MRI Compatible Valve Enables Fast Actuation of Soft Hand Exoskeleton in Medical Imaging

Medical imaging offers a comprehensive approach to studying complex sensorimotor processes in the brain, like motor learning and plasticity. While neural correlates of human motor function have been extensively studied using functional Magnetic Resonance Imaging (fMRI), there is a lack of research on neural activity during physical human-machine interaction, e.g., exoskeleton use. A major factor for this research gap is that integrating exoskeletons into MRI experiments raises compat-ibility challenges, including safety concerns and susceptibility artifacts due to metallic and electrical components. To overcome this problem, all system metal components should be placed in the MRI control room.
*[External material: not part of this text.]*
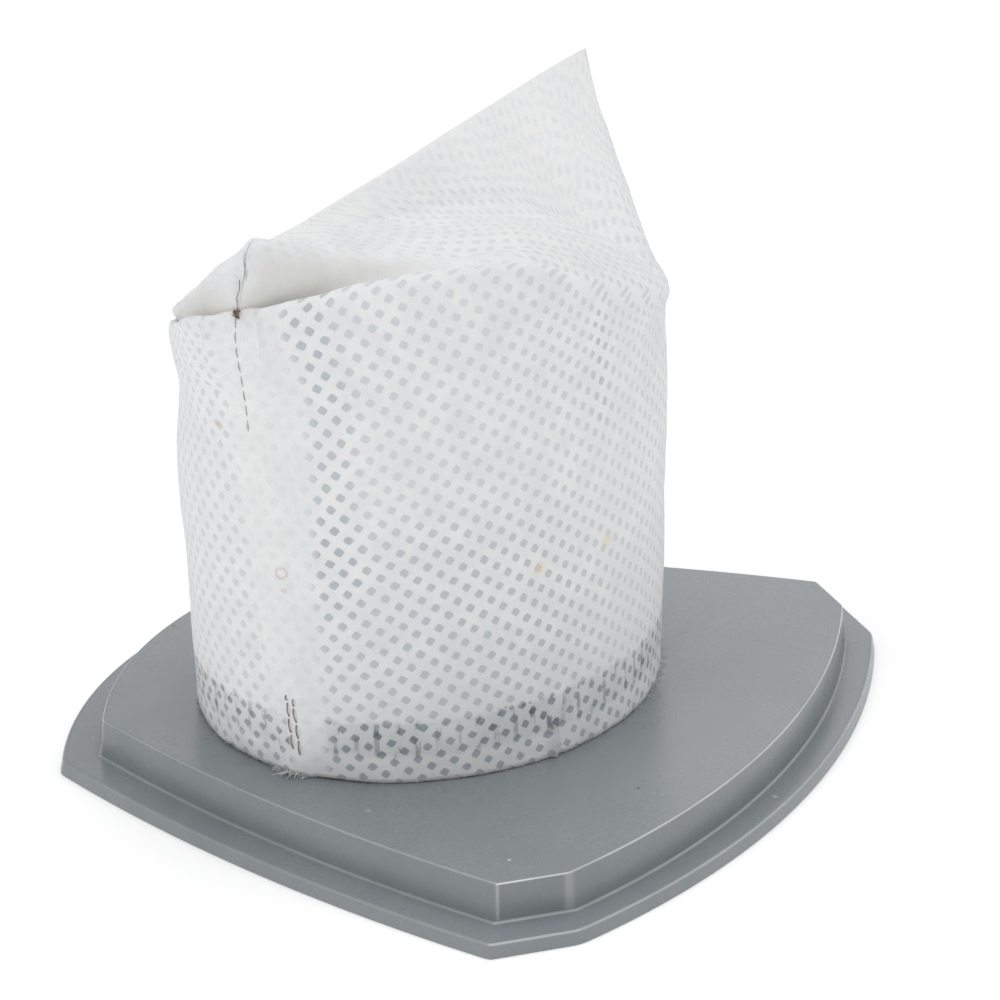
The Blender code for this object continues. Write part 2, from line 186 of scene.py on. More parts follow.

However, this introduces unwanted delay into the system and makes the exoskeleton move slower than natural movements. We present a novel MRI-compatible exoskeleton system, including MRI-compatible valves and an MRI-compatible exoskeleton glove, developed for low-delay sen-sorimotor experiments inside an MRI scanner. Our results show that using the MRI-compatible valves doubles the grasping speed of the exoskeleton when compared to operating classical valves in the MRI control room. We furthermore show that the system does not produce strong imaging artifacts when a healthy participant uses the low-delay exoskeleton system inside the scanner (represented by a high mean voxel SNR of 283,380) and that their brain activity during rhythmic hand-opening-and-closing with the low-delay design was more similar to that of natural grasping.